No buscó con lupa micromachismos igual que los inquisidores buscaban criptojudaismos, huellas de herejía escondida. No se dedicó a interrogar a todo el mundo con luz de comisaría buscando culpabilidad escondida. Tenía cosas mucho más importantes que hacer y las hizo.
No disparó a todo lo que se movía ni llamó machista a todo el mundo. Quien se la imagina con su literatura profunda perdiendo el tiempo en esos simplismos. No se dedicó a lanzar masas furiosas detrás de frases. Lo suyo era el silencio profundo, la pasión del susurro. No nos obligó a decir que todas las escritoras son buenas solo por ser mujeres. Lo suyo no era una moda, era algo mucho más arraigado y profundo. No negó que las mujeres pueden ser malvadas o contradictorias igual que los hombres.
No utilizó a Virginia Woolf como un estandarte, porque era otra gran escritora. Porque quería un cuarto propio para escribir grandes obras y no frases para banderas. Porque también dijo: ay de las escritoras que solo saben hablar del machismo. Quería un cuarto propio para escribir obras extraordinarias y complejas. Igual que Simone de Beauvoir no solo escribió “El segundo sexo”, escribió novelas llenas de lucidez y de complejidad, por encima de toda doctrina. Igual que Emily Dickinson no lanzó consignas pero escribió la poesía mas prodigiosa del mundo.

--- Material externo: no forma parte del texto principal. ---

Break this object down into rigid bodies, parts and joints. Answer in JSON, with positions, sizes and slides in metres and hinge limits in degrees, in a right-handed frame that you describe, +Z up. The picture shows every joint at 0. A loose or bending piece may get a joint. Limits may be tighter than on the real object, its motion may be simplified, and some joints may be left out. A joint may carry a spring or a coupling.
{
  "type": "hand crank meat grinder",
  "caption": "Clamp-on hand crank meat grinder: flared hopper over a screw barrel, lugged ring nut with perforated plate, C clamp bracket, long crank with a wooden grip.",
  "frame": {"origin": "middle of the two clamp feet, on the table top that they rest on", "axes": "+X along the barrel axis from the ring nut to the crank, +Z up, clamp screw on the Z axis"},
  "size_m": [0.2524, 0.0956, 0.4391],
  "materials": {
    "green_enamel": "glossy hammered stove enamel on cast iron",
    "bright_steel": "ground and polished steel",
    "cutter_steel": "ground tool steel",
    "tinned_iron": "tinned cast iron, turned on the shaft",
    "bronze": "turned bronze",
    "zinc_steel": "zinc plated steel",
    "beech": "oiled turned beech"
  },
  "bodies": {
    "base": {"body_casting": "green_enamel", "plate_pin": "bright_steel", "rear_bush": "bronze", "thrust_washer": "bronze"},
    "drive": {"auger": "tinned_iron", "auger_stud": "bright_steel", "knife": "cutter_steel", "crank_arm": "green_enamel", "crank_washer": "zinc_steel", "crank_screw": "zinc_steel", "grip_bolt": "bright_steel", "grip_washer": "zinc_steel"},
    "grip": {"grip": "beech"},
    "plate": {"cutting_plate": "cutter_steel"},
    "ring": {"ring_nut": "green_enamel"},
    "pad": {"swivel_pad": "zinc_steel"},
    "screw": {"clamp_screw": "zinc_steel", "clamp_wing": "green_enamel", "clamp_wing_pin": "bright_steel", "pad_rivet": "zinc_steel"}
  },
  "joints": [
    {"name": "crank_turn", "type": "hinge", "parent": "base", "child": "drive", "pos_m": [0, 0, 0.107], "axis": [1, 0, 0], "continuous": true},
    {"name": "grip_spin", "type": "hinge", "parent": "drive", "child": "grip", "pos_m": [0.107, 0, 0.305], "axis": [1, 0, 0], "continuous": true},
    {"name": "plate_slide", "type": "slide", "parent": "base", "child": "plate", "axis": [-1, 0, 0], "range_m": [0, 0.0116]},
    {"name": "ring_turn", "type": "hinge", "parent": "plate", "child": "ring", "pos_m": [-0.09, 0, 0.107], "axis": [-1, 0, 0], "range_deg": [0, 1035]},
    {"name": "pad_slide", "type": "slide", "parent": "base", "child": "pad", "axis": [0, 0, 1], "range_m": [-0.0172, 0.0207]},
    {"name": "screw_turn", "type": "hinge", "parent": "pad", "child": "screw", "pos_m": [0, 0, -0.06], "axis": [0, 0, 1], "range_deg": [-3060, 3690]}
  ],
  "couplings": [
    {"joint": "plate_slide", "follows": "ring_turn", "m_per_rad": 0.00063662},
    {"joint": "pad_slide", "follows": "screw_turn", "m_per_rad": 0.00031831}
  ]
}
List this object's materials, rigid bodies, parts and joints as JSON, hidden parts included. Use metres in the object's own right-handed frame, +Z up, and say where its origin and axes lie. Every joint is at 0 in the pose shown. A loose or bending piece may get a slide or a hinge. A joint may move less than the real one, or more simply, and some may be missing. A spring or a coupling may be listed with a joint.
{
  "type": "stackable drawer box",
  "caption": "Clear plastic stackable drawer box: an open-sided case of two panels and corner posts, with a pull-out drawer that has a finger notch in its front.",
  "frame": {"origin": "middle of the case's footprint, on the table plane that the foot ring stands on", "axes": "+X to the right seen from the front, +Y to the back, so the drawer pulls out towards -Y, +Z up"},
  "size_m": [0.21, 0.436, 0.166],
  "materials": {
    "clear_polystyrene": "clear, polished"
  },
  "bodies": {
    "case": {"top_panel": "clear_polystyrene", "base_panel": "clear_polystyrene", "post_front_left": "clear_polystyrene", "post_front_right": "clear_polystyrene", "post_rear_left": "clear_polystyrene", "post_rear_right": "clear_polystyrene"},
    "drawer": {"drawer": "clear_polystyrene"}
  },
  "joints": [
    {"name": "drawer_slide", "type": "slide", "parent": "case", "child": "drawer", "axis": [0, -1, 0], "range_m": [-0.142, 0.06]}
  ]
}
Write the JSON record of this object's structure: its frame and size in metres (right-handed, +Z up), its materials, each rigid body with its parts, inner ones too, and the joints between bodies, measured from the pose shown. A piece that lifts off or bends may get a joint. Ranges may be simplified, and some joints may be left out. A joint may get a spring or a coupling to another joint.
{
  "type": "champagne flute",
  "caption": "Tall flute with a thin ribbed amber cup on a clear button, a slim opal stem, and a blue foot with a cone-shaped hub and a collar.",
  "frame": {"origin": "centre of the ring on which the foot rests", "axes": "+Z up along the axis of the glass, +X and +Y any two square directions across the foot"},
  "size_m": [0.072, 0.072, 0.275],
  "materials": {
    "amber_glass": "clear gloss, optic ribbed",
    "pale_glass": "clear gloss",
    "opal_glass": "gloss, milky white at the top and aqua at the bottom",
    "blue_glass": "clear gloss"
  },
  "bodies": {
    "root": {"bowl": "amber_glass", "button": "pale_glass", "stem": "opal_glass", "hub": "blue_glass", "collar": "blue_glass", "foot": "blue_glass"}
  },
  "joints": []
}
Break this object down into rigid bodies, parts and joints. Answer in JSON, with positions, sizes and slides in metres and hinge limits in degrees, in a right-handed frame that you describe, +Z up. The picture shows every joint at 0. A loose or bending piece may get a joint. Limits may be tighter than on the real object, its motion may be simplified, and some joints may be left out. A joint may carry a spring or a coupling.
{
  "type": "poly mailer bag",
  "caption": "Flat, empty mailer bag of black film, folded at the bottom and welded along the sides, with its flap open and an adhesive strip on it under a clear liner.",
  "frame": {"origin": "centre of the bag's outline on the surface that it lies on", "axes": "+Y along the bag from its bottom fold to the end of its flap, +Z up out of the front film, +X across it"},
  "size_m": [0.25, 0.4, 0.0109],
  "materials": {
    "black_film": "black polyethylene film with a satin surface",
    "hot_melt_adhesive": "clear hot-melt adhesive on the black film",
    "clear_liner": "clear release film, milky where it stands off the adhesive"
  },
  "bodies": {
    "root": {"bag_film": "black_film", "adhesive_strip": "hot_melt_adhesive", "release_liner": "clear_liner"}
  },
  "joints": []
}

No quiso que dijéramos miembras o seras humanas, al mismo tiempo que nos negábamos a decir “poetisa”. Por qué en unos casos hay que marcar el género y en otros no, vaya usted a saber. Pero es que Kathleen Raine tenía el lenguaje para cometidos más profundos y reveladores. No buscaba brujas por todas partes, porque ella misma era una bruja. Era el hada que el cura demoniza cuando nos habla de “la tierra del deseo del corazón” en la obra de Yeats.
Amó profundamente a Gavin Maxwell pero a él le interesaban más sus nutrias. Y al amarlo entrevió los misterios más nostálgicos en la bahía de Sandaig, enfrente de la isla de Sye. Esos que no entiende la ciencia sola con sus fórmulas. Ni las consignas ni los simplismos.